Project, display, or distribute Handout A: Trading Game Score Sheet. Have the students sit in groups of 4-6. Give each student a closed bag, and instruct them not to look inside.
Before opening the bags, have the students rate their current level of happiness on a scale of 1 (unhappy) to 5 (very happy) for Round 1. Record the number of students who voted for each level of happiness and calculate the total happiness by adding the products of the level of happiness and the number of students (example below).
For Round 2, have the students open their bags and rate their happiness again. For Round 3, allow the students to trade items (voluntary trades only!) within their group of 4-6. For Round 4, allow the students to trade with anyone on their half of the room. Finally, all free trade for Round 5.
Ask the students how their levels of happiness changed throughout the game and why; it’s good to get answers from students who increased as well as those who remained stagnant or decreased. This is a great time to introduce the concepts of subjective value and gains from voluntary trade. Ask students to consider how their behavior would have changed if there had been restrictions on the number of trades, taxes on trades, or if the bags hadn’t been their own private property.
This is an easy game to put your own touches on. Some examples include: tell 2 students they represent North Korea and Cuba and are therefore not allowed to trade; levy taxes on students; etc.
Prices and Value Activity: Value and Prices
Pose the questions: What makes something “valuable”? How do we determine the “value” of a good or service?

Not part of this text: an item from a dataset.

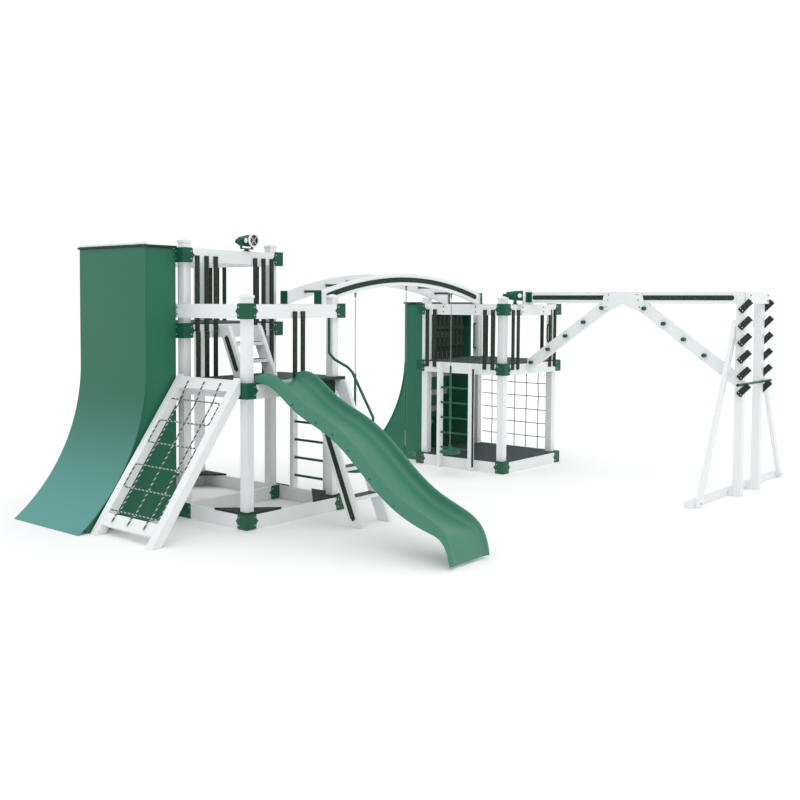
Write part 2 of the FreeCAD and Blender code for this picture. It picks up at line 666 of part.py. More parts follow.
# Grab handles on tower B's posts
handles = []
hx, hy = BX1 - HIP - 0.01, BY0 + BOARD_T + 2.0
handles.append(cable([(hx, hy, 71.0), (hx - 1.9, hy, 71.6), (hx - 2.6, hy, 73.5),
                      (hx - 2.6, hy, 79.0), (hx - 1.9, hy, 81.0), (hx, hy, 81.6)], 0.45)
               .common(box(hx - 10, hx, hy - 3, hy + 3, 60, 95)))
hy = BY1 - HIP + 2.0
handles.append(cable([(hx, hy, 66.0), (hx - 2.1, hy, 66.0), (hx - 2.1, hy, 81.0),
                      (hx, hy, 81.0)], 0.5).common(box(hx - 10, hx, hy - 3, hy + 3, 60, 95)))
save("grab_handles", handles)

# -------------------------------------------------------------- monkey bars
half_span = ARCH_SPAN / 2
ARCH_R = (half_span ** 2 + ARCH_RISE ** 2) / (2 * ARCH_RISE)
arch_cx = TOWER_W + half_span
arch_cz = ARCH_Z + ARCH_RISE - ARCH_R


def arch_height(x):
    """Height of the arch's middle line above a place between the towers."""
    return arch_cz + math.sqrt(ARCH_R ** 2 - (x - arch_cx) ** 2)


def arc_band(y0, y1, half_w, x_end, round_ends=0.0):
    """A curved board following the arch, half_w above and below its line."""
    reach = x_end - arch_cx
    a = math.asin(reach / ARCH_R)
    edges_ = []
    for radius, turn in ((ARCH_R + half_w, 1), (ARCH_R - half_w, -1)):
        pts = [V(arch_cx + radius * math.sin(turn * s * a), y0,
                 arch_cz + radius * math.cos(s * a)) * IN for s in (-1, 0, 1)]
        edges_.append(Part.Arc(*pts).toShape())
    joins = []
    for k in (0, 1):
        p, q = edges_[k].Vertexes[-1].Point, edges_[1 - k].Vertexes[0].Point
        if round_ends:
            side = 1 if k == 0 else -1
            tip = (p + q) * 0.5 + V(side * math.cos(a), 0, -math.sin(a)) * (round_ends * IN)
            joins.append(Part.Arc(p, tip, q).toShape())
        else:
            joins.append(Part.makeLine(p, q))
    wire = Part.Wire([edges_[0], joins[0], edges_[1], joins[1]])
    return Part.Face(wire).extrude(V(0, y1 - y0, 0) * IN)


rails, inserts, arch_brackets, arch_rungs = [], [], [], []
for mid, outer in zip(ARCH_Y, (-1, 1)):
    rail = arc_band(mid - 1, mid + 1, BOARD_H / 2, TOWER_W + ARCH_SPAN + 4)
    rail = rail.common(box(TOWER_W - BOARD_T, BX0 + BOARD_T, 0, 60,
                           LOW_DECK + RAIL_RISE + 0.02, 130))
    rails.append(rail)
    face = mid + outer
    y0, y1 = sorted((face, face + outer * INSERT_T))
    inserts.append(arc_band(y0, y1, INSERT_W / 2, BX0 - 3.5, INSERT_W / 2))
    for x, inward in ((TOWER_W - BOARD_T, -1), (BX0 + BOARD_T, 1)):
        z0 = LOW_DECK + RAIL_RISE
        a, b = sorted((x, x + inward * 0.25))
        arch_brackets.append(box(a, b, mid - 2.0, mid + 2.6, z0 + 0.05, z0 + 6.2))
        a, b = sorted((x - inward * 0.02, x - inward * 4.0))
        arch_brackets.append(box(a, b, mid + 1.02, mid + 1.27, z0 + 0.05, z0 + 6.0))
        for z in (1.6, 4.6):
            screw((a + b) / 2, mid + 1.27, z0 + z, (0, 1, 0))
for k in range(RUNG_COUNT):
    x = arch_cx + RUNG_PITCH * (k - (RUNG_COUNT - 1) / 2)
    arch_rungs.append(rod((x, ARCH_Y[0] + 1.01, arch_height(x)), (0, 1, 0), RUNG_R,
                          ARCH_Y[1] - ARCH_Y[0] - 2.02))
save("arch_rails", rails)
save("arch_rungs", arch_rungs)

# Bolts that tie the arch through the towers' side rails
for mid in ARCH_Y:
    for dz in (1.7, 4.4):
        bolt((BX0, mid + 0.8, low_rail + dz), (-1, 0, 0))
        bolt((TOWER_W, mid + 0.8, low_rail + dz), (1, 0, 0))

# ------------------------------------------------------------ disc swings
# Each hanger's ears carry a pin, a swivel turns on it, and the chain's top
# eye turns on the swivel's own cross pin. Sizes of the small fittings in mm.
EAR_GAP = 12.0
EAR_T = 5.0
PIN_MM = 4.0
FIT = 0.05
LINK_R = 2.2
hangers = []


def mm_box(cx, cy, z0, z1, lx, ly):
    return Part.makeBox(lx, ly, z1 - z0, V(cx - lx / 2, cy - ly / 2, z0))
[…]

- Answers will differ. Accept any reasonable student answers. Ultimately, most students will find a confluence of supply (how much it costs for someone to produce the product) and demand (how much the product is needed or desired) determines value as reflected in price.
Explain that thinkers in the past often differed as to why some things had greater value than others and what the sources of that value were. They came up with several ideas, which we will explore in the readings.
Before reading, provide the students with the following definitions: Utility: The satisfaction a person derives from a using a product or conducting an action. Marginal: “one more”. Marginal analysis is examination of the additional benefits of making incremental changes compared to the additional costs of doing so. Subjective: Based on personal feelings, tastes, or opinions. Equilibrium: A state in which opposing forces are balanced.
Pass out Handout B: Theories of Value and Handout C: What Creates Value? Ask students to read the Articles in Handout B and, when finished, complete the guided reading questions in Handout C. As a class, discuss students’ answers.
In closing, emphasize that value (as expressed in prices) is determined by the costs of creating the product, including all inputs (including labor), and by subjective utility, or how much satisfaction or pleasure we get from the good. When the producers’ price and consumers’ price intersect, we get an “equilibrium price” in which just enough supply is created to meet demand, with no shortage or surplus of the good.
Prices and Value
Prices are created through interactions between sellers and buyers. Supply (sellers) and demand (buyers) is the first, most recognized model in economics. Demand represents the various numbers of items that consumers are willing and able to purchase at a series of different prices at a particular point in time.